В девяти случаях из десяти ложь продиктована либо ненавистью к правящему монарху, либо угодничеством перед ним. Портрет Галлисна — попросту пасквиль, порожденный злобой сенаторов; характеристика Клавдия Готского не более правдива, чем современная предвыборная речь или надгробное слово XVII века. Без сомнения, ненавистью и подобострастием дышат прежде всего жизнеописания монархов, близких по времени к биографам, но и императоры, относящиеся к более отдаленному прошлому, также нарисованы черной или белой краской в зависимости от политических установок составителя хроники и современного ему правителя. Конечно, Коммод был скверным императором, но его жизнеописание у Лампридия — не что иное, как яростная, но запоздалая обвинительная речь, в итоге вызывающая у читателя желание вступиться за это выставленное на позор животное. В целом историки поддерживают группу плутократов и консерваторов, в которую превратился сенат; поскольку лучшие из императоров решительно урезали синекуры сенаторов, этих правителей поносят; зато худших прославляют, если они — выходцы из сенаторских рядов или если сенат сделал на них ставку. Но не следует требовать чрезмерной основательности от авторов жизнеописаний. Их ошибки, по-видимому, объясняются не только предубеждениями, но чаще — праздным любопытством (и потому они без тени критики принимают какие угодно непроверенные слухи), конформизмом, в силу которого они, не моргнув глазом, соглашаются с любой официальной версией событий, а также — по крайней мере, если говорить о первой части сборника, — разрывом во времени.

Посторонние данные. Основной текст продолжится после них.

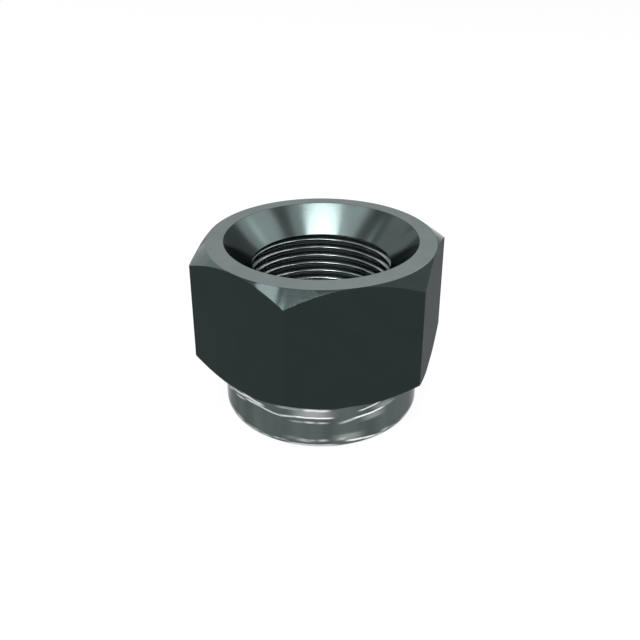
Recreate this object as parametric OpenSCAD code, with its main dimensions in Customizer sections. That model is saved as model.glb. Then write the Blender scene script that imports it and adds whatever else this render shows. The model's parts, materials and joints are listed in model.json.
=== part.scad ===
// Hexagon lock nut with a conical seat at one end and a rolled collar at the other.
// Millimetres. The collar's face lies on Z = 0 and the bore runs up the Z axis.
// The hexagon has two corners on the X axis and two flats square to the Y axis.

/* [Hexagon] */
// Width across the flats
across_flats = 31.75; // [31:0.05:36]
// Height over all, from the collar's face to the rim of the seat
overall_h = 25.4; // [20:0.1:36]
// Slope of the chamfers at both ends of the hexagon, from the end face's plane
chamfer_angle = 36.5; // [20:0.5:45]
// Diameter where the upper chamfer starts, as a share of the width across the flats
upper_chamfer_share = 0.999; // [0.95:0.001:1.02]
// Diameter where the lower chamfer starts, as a share of the width across the flats
lower_chamfer_share = 1.013; // [0.98:0.001:1.05]
// Slope of the end face, which falls outwards from the rim of the seat
face_angle = 4.2; // [0.5:0.1:8]

/* [Conical seat] */
// Diameter of the seat at its rim
seat_mouth_d = 26.82; // [22:0.02:28.5]
// Depth of the seat, from its rim to the thread
seat_depth = 3.48; // [2:0.02:5]

/* [Thread] */
// Minor diameter of the thread, which is the wall of the bore
thread_minor_d = 19.26; // [16:0.02:20.5]
// Depth of the lead-in chamfer at the collar's end of the bore
lead_in = 0.8; // [0.4:0.1:1.5]

/* [Collar] */
// Outer diameter of the collar
collar_d = 28; // [26:0.1:28.6]
// Height of the collar below the hexagon
collar_h = 7.94; // [5:0.02:12]
// Radius of the collar's wall where it is rolled inwards
roll_r = 1.7; // [1.5:0.1:4]
// Height at which the roll starts
roll_h = 1.4; // [0.8:0.1:1.5]
// Radius of the fillet between the collar and the hexagon
neck_fillet_r = 1.5; // [0.5:0.1:1.6]

/* [Hidden] */

$fn = 96;
overcut = 1;
hex_sides = 6;

hex_corner_r = across_flats / 2 / cos(180 / hex_sides);
blank_r = hex_corner_r + overcut;
hex_bottom_z = collar_h;
collar_r = collar_d / 2;
seat_mouth_r = seat_mouth_d / 2;
bore_r = thread_minor_d / 2;

upper_chamfer_r = upper_chamfer_share * across_flats / 2;
lower_chamfer_r = lower_chamfer_share * across_flats / 2;
face_edge_z = overall_h - (upper_chamfer_r - seat_mouth_r) * tan(face_angle);
upper_corner_z = face_edge_z - (blank_r - upper_chamfer_r) * tan(chamfer_angle);
lower_corner_z = hex_bottom_z + (blank_r - lower_chamfer_r) * tan(chamfer_angle);

seat_slope = (seat_mouth_r - bore_r) / seat_depth;
seat_bottom_z = overall_h - seat_depth;
seat_over_r = seat_mouth_r + overcut * seat_slope;
lead_in_r = bore_r + lead_in;

// Half section of the head before it is milled: the end face and both chamfers
module head_section() {
    polygon([
        [0, hex_bottom_z],
        [lower_chamfer_r, hex_bottom_z],
        [blank_r, lower_corner_z],
        [blank_r, upper_corner_z],
        [upper_chamfer_r, face_edge_z],
        [seat_mouth_r, overall_h],
        [0, overall_h]
    ]);
}

// What the roll takes off the collar's lower corner
module roll_relief() {
    translate([collar_r - roll_r, 0])
        difference() {
            translate([0, -overcut]) square([roll_r + overcut, roll_h + overcut]);
            translate([0, roll_h]) circle(roll_r);
        }
}

// What the fillet adds in the corner between the collar and the hexagon
module neck_fillet() {
    difference() {
        translate([collar_r - overcut, hex_bottom_z - neck_fillet_r])
            square([neck_fillet_r + overcut, neck_fillet_r + overcut]);
        translate([collar_r + neck_fillet_r, hex_bottom_z - neck_fillet_r]) circle(neck_fillet_r);
    }
}

module collar_section() {
    difference() {
        square([collar_r, hex_bottom_z + overcut]);
        roll_relief();
    }
    neck_fillet();
}

// Half section of the hole: lead-in, bore and conical seat
module bore_section() {
    polygon([
        [0, -overcut],
        [lead_in_r + overcut, -overcut],
        [lead_in_r, 0],
        [bore_r, lead_in],
        [bore_r, seat_bottom_z],
        [seat_over_r, overall_h + overcut],
        [0, overall_h + overcut]
    ]);
}

module turned_blank() {
    rotate_extrude() {
        head_section();
        collar_section();
    }
}

// Hexagonal bar stock that gives the blank its flats
module hexagon_bar() {
    translate([0, 0, -overcut])
        cylinder(h = overall_h + 2 * overcut, r = hex_corner_r, $fn = hex_sides);
}

module lock_nut() {
    color([0.16, 0.19, 0.19])
        difference() {
            intersection() {
                turned_blank();
                hexagon_bar();
            }
            rotate_extrude() bore_section();
        }
}

lock_nut();
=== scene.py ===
import json
import math

import bpy
from bpy.props import FloatProperty, FloatVectorProperty, IntProperty, PointerProperty
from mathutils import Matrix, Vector


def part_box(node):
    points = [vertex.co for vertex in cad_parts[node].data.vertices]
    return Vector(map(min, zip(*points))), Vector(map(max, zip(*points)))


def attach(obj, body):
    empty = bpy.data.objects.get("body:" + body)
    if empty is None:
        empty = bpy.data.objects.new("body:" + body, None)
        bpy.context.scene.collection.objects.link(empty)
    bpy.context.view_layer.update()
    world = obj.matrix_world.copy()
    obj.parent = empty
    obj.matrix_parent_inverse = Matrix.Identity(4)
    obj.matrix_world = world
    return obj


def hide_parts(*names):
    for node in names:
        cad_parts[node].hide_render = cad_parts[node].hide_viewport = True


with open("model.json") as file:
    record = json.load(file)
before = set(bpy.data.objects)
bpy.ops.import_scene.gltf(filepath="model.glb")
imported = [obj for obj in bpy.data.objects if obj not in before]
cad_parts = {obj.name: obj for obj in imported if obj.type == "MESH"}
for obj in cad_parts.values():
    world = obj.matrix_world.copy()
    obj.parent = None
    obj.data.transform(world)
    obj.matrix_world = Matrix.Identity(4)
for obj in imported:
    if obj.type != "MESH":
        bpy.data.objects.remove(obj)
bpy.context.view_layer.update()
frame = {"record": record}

bl_info = {
    "name": "Hex Lock Nut",
    "version": (1, 0, 0),
    "blender": (4, 5, 0),
    "location": "View3D > Sidebar > Lock Nut",
    "description": "Adds a hexagon lock nut with a conical seat, a cut thread and a rolled collar",
    "category": "Add Mesh",
}

MM = 0.001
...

В самом деле, даже согласно наиболее благоприятной гипотезе, авторы портретов отделены от своих великих моделей — Антонинов — дистанцией в четыре-пять поколений. Конечно, античный историк не впервые оказывается столь удаленным (а случалось, что и гораздо более удаленным) от описываемого персонажа. Но в эпоху Плутарха античный мир был еще достаточно однородным, и греческий биограф, несмотря на дистанцию примерно в сто пятьдесят лет, сумел изваять фигуру Цезаря, по материалу не слишком отличающуюся от оригинала. В эпоху, когда составлялся сборник, мир, напротив, изменился настолько, что для биографов кануна поздней империи образ жизни и мышления великих Антонинов уже почти непостижим. Монархов сирийской династии, немного более близких по времени, но более экзотичных и быстрее преображенных народной фантазией, еще труднее разглядеть сквозь чащу легенд. Вероятность ошибки из-за временного разрыва в дальнейшем постепенно сходит на нет, меж тем как пожирают друг друга императоры истекающего III столетия, но в эту пору и модель и художник равно ввергнуты в водоворот смятения, насилия и лжи, характерный для кризисных эпох. История Августа с начала и до конца составлена так, будто кучка нынешних литераторов, неплохо информированных, но бесталанных и к тому же не вполне добросовестных, излагает сперва историю Наполеона или Людовика XVIII, перемежая подлинные документы и расхожие анекдоты, окрашенные чуждыми эпохе страстями наших дней, после чего переходит к более поздним событиям и лицам и обрушивает на нас ворох бестолковых сплетен про Жореса, Петена, Гитлера и де Голля, сдобренных кое-какими полезными сведениями и обильно приправленных мешаниной из политических агиток и сенсационных откровений вечерних газет.
1
Далее всюду: История Августа — сборник составленных разными авторами и выстроенных в хронологическом порядке биографий римских императоров (августов), оригинальное название которого «Scriptores historiae Augustae». Прuмеч. пер.